Parmi les points noirs, le manque d’information dont disposent les familles sur la procédure. Elles ne savent pas toujours qu’une décision d’expulsion a été prononcée et, lorsque c’est le cas, elles n’ont pas d’information sur la date prévue pour l’évacuation. Après l’expulsion, les propositions d’hébergement temporaire « varient grandement selon les régions ». A Lyon, aucune solution n’a été proposée lors des évacuations des derniers mois. A Lille, certaines familles ont pu être hébergées temporairement, mais rares sont les personnes qui ont intégré une structure où elles ont pu bénéficier d’un accompagnement social.
Les mesures figurant dans la circulaire restent peu ou pas appliquées par les préfets.
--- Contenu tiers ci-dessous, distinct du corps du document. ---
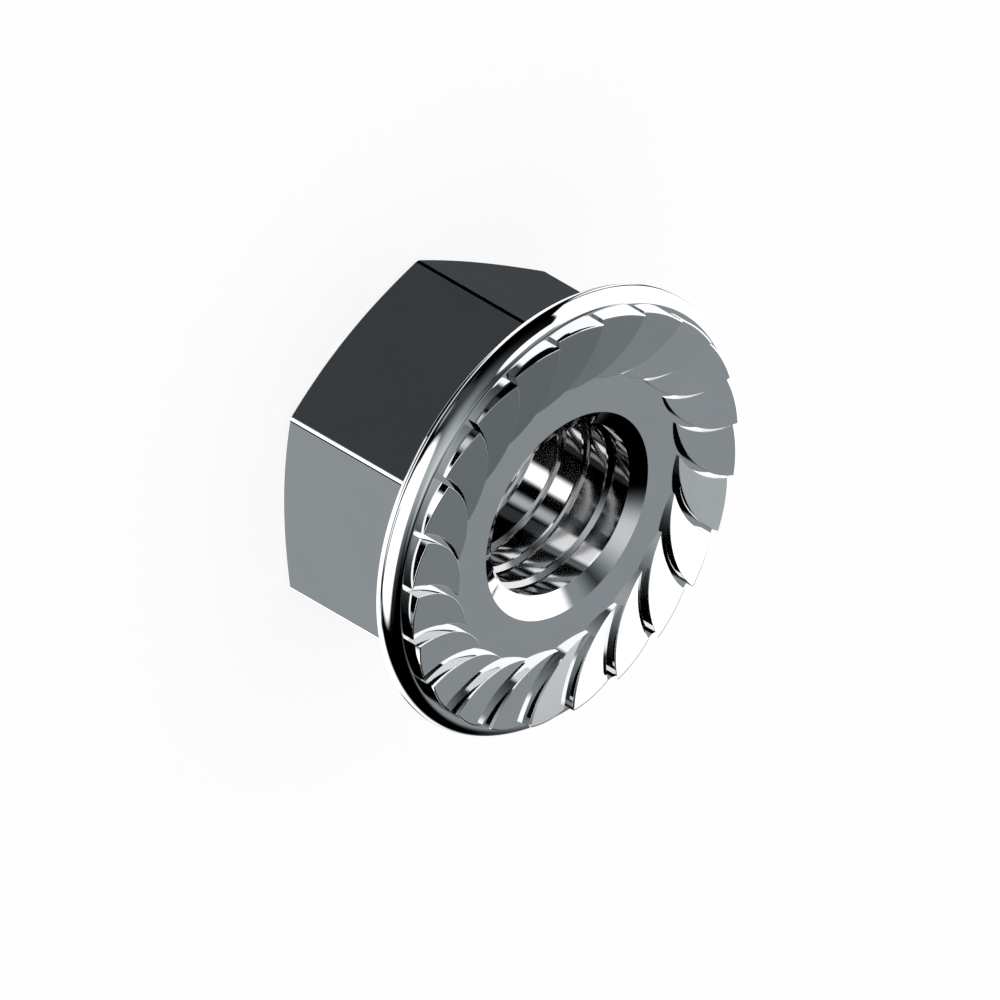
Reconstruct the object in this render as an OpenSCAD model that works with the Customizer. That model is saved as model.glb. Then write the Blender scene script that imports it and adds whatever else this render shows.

A Lyon, aucun « diagnostic social global et individualisé » de la situation des occupants des campements informels n’a été effectué avant les évacuations et la préfecture n’a pas mis en place de comité de suivi censé réunir régulièrement associations et autorités locales. A Lille, ces diagnostics ont été réalisés dans des délais trop courts (seulement quelques jours alors qu’il faudrait six mois). Les projets d’insertion encouragés par le circulaire, lorsqu’ils sont élaborés, « ne constituent qu’un accueil temporaire pour un nombre limité de personnes sélectionnées ». Au final, le texte n’a pas amélioré les conditions de vie des Roms et le nombre des expulsions est en augmentation.
L’association exhorte donc le gouvernement à mettre en place des garanties effectives contre la pratique des expulsions forcées. Et propose plusieurs mesures. Il s’agit de s’assurer que personne ne sera sans abri à la suite d’une évacuation de campement informel et de proposer des solutions d’hébergement et de relogement convenables à tous les habitants plusieurs jours avant le début de l’opération. Amnesty International souhaite également que les évacuations soient interdites durant la trêve hivernale et, plus largement, que les personnes soient consultées et informées avant toute opération de démantèlement.
L’association demande enfin au gouvernement de garantir l’accès aux services essentiels de base pour les personnes habitant dans des campements informels (approvisionnement en eau, ramassage des ordures, installations sanitaires) et le respect des droits à l’éducation et à la santé.
(1) Au total près de 750 personnes ont été évacuées lors de trois opérations les 25 juillet, 6 septembre et 11 septembre.